GOAL:
Reproduce the section of the listing that begins at the line containing "obj.data.transform(world)" and finishes at the line containing "# an axis of". Include both end lines and nothing beyond them.

◆ ◆ ◆ ◆ ◆ ◆ ◆

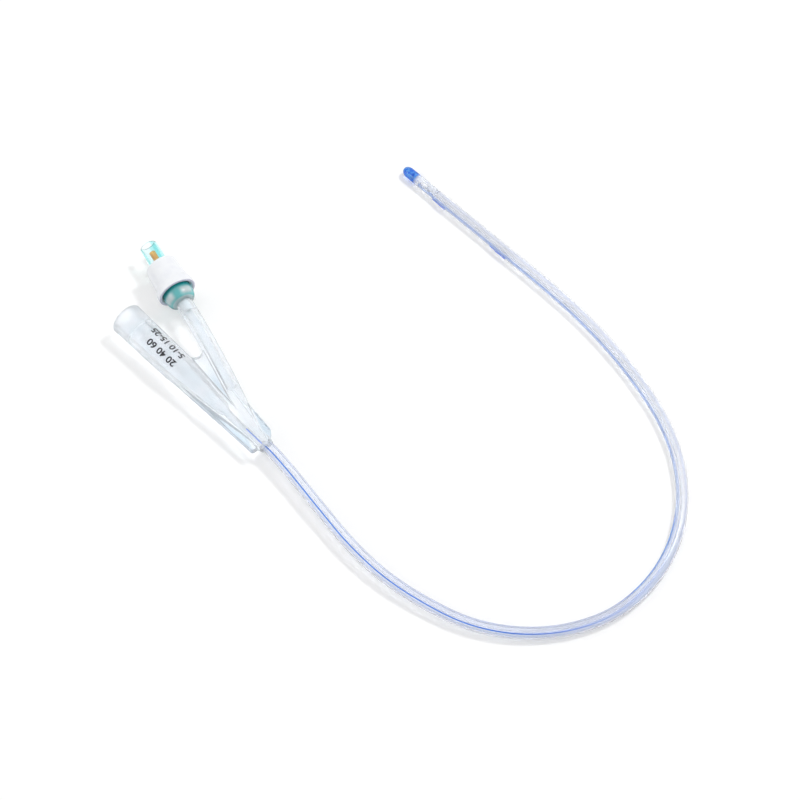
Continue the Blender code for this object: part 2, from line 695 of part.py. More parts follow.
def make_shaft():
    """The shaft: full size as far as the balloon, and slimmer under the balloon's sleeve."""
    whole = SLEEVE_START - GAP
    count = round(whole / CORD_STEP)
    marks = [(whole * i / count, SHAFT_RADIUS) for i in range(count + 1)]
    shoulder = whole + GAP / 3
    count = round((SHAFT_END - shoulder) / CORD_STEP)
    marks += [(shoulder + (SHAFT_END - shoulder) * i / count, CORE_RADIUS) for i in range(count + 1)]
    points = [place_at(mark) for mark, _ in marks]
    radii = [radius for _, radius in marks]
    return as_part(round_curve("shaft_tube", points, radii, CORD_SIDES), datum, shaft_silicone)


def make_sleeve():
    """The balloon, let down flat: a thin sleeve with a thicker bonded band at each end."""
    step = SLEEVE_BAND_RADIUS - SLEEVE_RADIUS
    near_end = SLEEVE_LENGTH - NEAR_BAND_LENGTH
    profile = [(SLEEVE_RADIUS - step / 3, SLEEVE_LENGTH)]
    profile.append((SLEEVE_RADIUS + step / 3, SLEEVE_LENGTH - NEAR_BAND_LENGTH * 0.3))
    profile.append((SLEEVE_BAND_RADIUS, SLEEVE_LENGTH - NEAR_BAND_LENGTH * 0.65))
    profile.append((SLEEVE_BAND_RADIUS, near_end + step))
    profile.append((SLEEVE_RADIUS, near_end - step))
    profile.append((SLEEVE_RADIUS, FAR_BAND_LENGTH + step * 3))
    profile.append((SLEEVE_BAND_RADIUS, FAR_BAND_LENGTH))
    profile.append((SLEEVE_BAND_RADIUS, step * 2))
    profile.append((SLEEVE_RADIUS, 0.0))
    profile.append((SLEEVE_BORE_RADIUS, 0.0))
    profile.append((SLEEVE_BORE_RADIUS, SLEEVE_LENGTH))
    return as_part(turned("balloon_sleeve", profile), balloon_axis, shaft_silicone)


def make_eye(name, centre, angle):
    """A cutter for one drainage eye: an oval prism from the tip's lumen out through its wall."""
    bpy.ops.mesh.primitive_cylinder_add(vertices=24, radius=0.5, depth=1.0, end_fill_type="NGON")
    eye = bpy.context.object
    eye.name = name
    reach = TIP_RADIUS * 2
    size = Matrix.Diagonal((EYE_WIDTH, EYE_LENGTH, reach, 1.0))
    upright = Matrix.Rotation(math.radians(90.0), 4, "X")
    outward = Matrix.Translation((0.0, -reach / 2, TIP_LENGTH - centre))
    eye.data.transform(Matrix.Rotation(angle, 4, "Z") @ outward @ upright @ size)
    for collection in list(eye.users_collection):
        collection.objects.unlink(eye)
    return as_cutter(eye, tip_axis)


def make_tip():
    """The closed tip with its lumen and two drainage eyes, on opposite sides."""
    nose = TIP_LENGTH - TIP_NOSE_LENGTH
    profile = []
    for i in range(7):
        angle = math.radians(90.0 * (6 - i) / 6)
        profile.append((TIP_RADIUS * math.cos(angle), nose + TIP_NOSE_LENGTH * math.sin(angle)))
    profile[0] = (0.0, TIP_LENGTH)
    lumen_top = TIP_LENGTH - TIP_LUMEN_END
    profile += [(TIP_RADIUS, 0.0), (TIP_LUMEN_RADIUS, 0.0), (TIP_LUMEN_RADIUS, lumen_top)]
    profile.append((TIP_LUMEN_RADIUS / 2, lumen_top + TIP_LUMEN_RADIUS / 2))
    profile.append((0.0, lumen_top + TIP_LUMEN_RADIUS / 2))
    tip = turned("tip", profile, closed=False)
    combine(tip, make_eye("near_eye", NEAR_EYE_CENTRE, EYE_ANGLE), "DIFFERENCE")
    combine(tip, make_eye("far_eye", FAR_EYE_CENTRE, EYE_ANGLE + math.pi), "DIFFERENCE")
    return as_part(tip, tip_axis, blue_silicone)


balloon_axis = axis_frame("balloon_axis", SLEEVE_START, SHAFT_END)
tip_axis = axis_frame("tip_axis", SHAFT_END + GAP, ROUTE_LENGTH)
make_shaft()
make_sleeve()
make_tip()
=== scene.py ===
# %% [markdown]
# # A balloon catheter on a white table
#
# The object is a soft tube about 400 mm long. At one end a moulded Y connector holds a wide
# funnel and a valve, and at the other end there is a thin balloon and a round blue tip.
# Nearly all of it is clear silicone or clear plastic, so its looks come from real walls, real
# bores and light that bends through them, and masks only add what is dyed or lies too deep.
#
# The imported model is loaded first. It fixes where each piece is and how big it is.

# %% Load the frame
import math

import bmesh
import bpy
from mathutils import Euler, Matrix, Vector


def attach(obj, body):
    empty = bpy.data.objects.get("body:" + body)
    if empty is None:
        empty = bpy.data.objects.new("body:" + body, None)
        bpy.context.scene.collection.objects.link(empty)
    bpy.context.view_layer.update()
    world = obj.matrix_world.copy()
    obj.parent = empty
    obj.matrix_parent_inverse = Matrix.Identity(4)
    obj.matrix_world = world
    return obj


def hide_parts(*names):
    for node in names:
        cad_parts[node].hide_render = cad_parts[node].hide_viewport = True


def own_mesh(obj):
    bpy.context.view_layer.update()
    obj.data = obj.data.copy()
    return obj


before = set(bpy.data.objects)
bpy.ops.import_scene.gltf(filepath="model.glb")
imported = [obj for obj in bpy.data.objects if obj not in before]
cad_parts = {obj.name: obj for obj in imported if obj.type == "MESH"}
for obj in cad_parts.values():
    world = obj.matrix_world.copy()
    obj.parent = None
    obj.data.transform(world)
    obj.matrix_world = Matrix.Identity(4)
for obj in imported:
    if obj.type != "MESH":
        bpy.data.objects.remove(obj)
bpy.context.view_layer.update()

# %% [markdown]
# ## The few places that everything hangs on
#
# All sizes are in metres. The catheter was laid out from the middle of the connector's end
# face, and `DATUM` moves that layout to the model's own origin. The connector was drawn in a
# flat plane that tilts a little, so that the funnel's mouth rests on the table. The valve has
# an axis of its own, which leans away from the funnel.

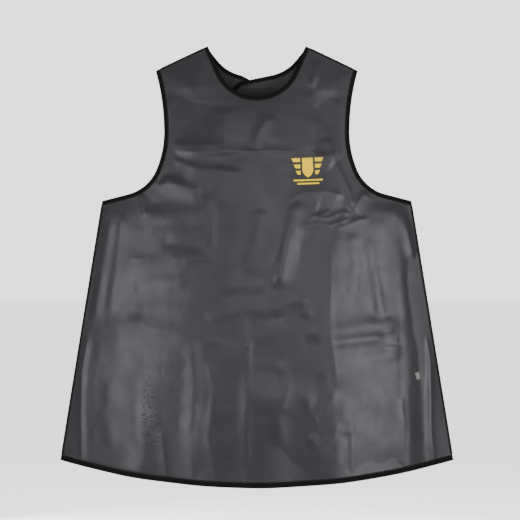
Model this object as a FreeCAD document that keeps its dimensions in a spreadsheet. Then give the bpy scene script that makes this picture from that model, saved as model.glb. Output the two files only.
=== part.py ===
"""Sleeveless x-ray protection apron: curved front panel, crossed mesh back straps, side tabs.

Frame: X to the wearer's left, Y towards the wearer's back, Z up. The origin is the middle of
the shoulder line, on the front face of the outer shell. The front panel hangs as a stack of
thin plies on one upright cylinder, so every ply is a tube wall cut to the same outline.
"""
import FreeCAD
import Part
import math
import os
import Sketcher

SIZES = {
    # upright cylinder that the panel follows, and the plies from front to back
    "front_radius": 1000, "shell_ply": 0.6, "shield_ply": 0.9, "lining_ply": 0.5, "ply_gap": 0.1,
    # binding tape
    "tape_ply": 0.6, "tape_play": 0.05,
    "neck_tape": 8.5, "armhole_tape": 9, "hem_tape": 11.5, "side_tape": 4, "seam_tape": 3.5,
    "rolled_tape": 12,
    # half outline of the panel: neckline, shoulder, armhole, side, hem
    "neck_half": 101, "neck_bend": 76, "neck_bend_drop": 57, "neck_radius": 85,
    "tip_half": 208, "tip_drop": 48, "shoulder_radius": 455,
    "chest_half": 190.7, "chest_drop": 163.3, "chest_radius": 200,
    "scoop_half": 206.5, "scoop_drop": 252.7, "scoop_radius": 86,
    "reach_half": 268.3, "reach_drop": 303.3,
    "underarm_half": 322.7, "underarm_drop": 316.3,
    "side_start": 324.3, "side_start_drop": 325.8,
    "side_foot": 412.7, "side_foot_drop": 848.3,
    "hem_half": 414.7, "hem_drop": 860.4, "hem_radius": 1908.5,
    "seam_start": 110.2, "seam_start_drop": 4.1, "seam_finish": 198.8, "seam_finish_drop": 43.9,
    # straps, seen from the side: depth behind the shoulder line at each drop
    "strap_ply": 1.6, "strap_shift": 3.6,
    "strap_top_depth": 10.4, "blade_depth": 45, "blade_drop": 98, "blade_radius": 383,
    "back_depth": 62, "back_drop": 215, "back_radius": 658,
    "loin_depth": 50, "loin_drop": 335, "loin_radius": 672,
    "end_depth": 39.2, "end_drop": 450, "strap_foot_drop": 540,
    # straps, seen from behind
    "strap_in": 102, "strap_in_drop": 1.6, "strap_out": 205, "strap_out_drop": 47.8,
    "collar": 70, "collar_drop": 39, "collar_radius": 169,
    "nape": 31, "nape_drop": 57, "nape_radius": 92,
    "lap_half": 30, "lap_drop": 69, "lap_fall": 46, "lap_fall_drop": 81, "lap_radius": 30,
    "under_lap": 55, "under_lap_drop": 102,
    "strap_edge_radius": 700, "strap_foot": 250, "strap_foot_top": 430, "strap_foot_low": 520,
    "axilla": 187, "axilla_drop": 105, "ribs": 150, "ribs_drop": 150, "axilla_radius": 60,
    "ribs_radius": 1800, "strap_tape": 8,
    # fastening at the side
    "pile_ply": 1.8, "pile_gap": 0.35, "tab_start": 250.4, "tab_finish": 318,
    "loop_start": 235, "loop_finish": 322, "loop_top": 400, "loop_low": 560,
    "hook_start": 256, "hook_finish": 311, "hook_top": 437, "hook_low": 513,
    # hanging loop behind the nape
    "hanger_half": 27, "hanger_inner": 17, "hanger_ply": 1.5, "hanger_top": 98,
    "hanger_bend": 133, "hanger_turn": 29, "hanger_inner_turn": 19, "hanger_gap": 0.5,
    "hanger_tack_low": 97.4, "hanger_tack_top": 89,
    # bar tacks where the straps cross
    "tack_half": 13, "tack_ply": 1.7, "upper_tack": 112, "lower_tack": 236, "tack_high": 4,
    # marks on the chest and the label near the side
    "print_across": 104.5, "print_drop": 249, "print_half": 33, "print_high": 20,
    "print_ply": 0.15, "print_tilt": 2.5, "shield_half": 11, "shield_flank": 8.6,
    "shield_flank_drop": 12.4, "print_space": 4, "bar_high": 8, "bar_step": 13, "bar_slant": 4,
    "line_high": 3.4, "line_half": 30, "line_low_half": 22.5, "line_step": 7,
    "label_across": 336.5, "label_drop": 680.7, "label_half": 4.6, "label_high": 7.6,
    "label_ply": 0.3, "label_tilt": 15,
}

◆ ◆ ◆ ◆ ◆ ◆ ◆

SOLVED EXERCISE:
    obj.data.transform(world)
    obj.matrix_world = Matrix.Identity(4)
for obj in imported:
    if obj.type != "MESH":
        bpy.data.objects.remove(obj)
bpy.context.view_layer.update()

# %% [markdown]
# ## The few places that everything hangs on
#
# All sizes are in metres. The catheter was laid out from the middle of the connector's end
# face, and `DATUM` moves that layout to the model's own origin. The connector was drawn in a
# flat plane that tilts a little, so that the funnel's mouth rests on the table. The valve has
# an axis of its own, which leans away from the funnel.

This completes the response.